Like any sin, we need Christ to set us free from the bondage that shackles us. We are incapable of truly healing ourselves in our own power. This is why so many people turn back to drugs after seasons of sobriety.
Another missing element is discipleship. Even though my addiction was drugs and alcohol, I believe the principles I’ve learned can be applied to any form of addiction. The missing element, which I explain in the book, is a discipleship relationship for accountability and stability.
Ed: How do you counsel addicts and former addicts with whom you speak on a regular basis? What would you want others who haven’t struggled with addiction to know?
Rob: I offer many practical suggestions in the book for experiencing victory over addiction. Two that come to mind are: “Bad company corrupts good character” and “Stop enabling those around you to continue to use drugs.”
Most Christians have life verses. These are verses that summarize their lives, have helped during a difficult time, or have provided much needed direction. 1 Corinthians 15:33 encapsulated all of those for me: “Bad company corrupts good character.” In other words, sinful people will corrode our values.
This is especially true for those of us with addictive or compulsive personalities.

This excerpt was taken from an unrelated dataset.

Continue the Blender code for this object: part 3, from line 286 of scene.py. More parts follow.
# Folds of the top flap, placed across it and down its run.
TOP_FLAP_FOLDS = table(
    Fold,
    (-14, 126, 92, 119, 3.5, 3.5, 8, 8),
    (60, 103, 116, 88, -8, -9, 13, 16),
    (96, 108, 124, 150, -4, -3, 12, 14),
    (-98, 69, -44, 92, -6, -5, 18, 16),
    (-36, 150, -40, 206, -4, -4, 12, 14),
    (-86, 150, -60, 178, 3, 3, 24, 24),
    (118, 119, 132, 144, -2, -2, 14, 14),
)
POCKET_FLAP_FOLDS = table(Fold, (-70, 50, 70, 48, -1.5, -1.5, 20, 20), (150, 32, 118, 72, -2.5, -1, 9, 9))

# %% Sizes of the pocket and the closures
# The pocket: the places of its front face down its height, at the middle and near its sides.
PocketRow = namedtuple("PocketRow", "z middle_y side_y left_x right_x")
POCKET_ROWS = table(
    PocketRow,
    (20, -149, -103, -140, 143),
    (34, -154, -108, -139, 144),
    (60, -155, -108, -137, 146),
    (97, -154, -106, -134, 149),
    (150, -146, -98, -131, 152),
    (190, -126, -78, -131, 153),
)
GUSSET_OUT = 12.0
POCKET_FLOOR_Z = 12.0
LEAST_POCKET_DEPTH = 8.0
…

You’ve heard the adage: “You are who you hang with.” If that's the case, then we can determine our future by taking a photograph of our closest friends. I’ve told young people from time to time, “You can’t soar with the eagles if you keep hanging out with a bunch of turkeys.”

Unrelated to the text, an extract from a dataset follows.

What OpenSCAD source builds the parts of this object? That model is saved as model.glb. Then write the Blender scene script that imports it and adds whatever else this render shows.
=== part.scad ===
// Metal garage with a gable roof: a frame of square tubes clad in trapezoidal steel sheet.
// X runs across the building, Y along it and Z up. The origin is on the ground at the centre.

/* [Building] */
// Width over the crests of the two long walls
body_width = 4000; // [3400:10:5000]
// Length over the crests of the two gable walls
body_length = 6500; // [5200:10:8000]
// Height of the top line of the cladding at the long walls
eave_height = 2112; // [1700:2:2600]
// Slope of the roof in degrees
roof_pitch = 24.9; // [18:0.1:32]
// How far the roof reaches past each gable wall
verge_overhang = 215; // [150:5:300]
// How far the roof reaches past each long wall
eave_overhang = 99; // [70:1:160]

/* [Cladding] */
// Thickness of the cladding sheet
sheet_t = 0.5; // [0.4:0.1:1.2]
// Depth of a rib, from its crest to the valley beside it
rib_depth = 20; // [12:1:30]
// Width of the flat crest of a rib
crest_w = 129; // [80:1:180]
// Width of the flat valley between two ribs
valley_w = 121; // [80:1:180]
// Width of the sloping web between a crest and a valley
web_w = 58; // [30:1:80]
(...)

If you trace the root of a perpetual drug problem, you can always find an enabler. Normally, it’s the addict’s parent or spouse. In my case, it was my dad. No parent sets out to contribute to the downfall and eventual death of a person. In their minds, they are helping them by paying for bills, providing money for gas, or giving them a place to stay with no strings attached.
Love is the driving force behind the help; however, in cases like these, kindness can do more harm than good. An addict can prey on that kindness to keep getting access to drugs.
During my addiction, I was a master manipulator who would say or do anything to get money for drugs. “Robby, I thought you paid your cell phone bill two weeks ago,” my dad would say. I’d come back with, “Sure, Dad, but this bill is for overcharges. I need it now! I can’t wait.”
Nothing got in the way of feeding the insatiable desire I had to get high. Family members believe they are extending love by helping, but what they are doing is perpetuating the drug addiction. Addicts will never desire help unless they have hit rock bottom. You create a bottom for them by cutting them off, kicking them out, and not paying their bills. I know this sounds harsh, but it’s the only tactic for getting the attention of a person consumed with an addiction.
The reason this works is because addicts will always try to find another avenue to get high. When you cut off all roads, seeking help becomes the only choice. When my parents kicked me out, it saved my life. It was the hardest three months of their lives, and they’ll tell you that. But it was the best thing for me. I knew that I couldn’t fix myself. Eventually I turned to Jesus.
Don’t forget this: If you keep being their savior, Jesus never can be. Give them over to
God and trust him.
Ed: You talk a lot about your family in this book. What message do you have for families of addicts that can provide some hope?
Rob: My parents never gave up on me. Mom did exercise tough love on me, which ultimately saved my life, but she did it because she loved me. Even though she cut off physical contact with me, she never disconnected from God. She prayed fervently for God to bring me to a place of surrender to him. God can turn any situation around in a moment, no matter how far gone your family member or friend may be.
Commit to praying for God to do something miraculous in their lives and yours. Remember, God uses everything to bring us closer to him. This present situation is God’s instrument to bring you into greater intimacy with him.
Ed: How do you hope this book equips pastors, small group leaders and church leaders to better minister to those struggling with addiction?
Rob: I tried to be as authentic as possible in sharing the struggles I experienced in my addiction. My hope is that pastors and leaders who have never struggled with addiction will be able to better understand how people struggle to experience sobriety.
I wrote it as a tool to be given out to people struggling with an addiction of any kind. I share the gospel on three different occasions in the book. Prayerfully, God will use it to bring people closer to himself.
Ed: What do you hope readers learn from it? How do you hope they are changed from reading it?
Rob: Addiction is synonymous with hopelessness. Family members fighting for the lives of their loved ones know this well. I’m praying God will encourage those in an addiction now. I always tell people who come to visit me for help: “If there is breath, there is hope.”
The final chapter of your life is yet to be written. If you surrender your life to Christ, he can do more in a moment than anyone can manufacture in a lifetime. While you may have wasted away years of your life, don’t let your past discourage you from moving forward. God allows trials in our lives to refine us, not define us. Trust in Christ and let him lead the way.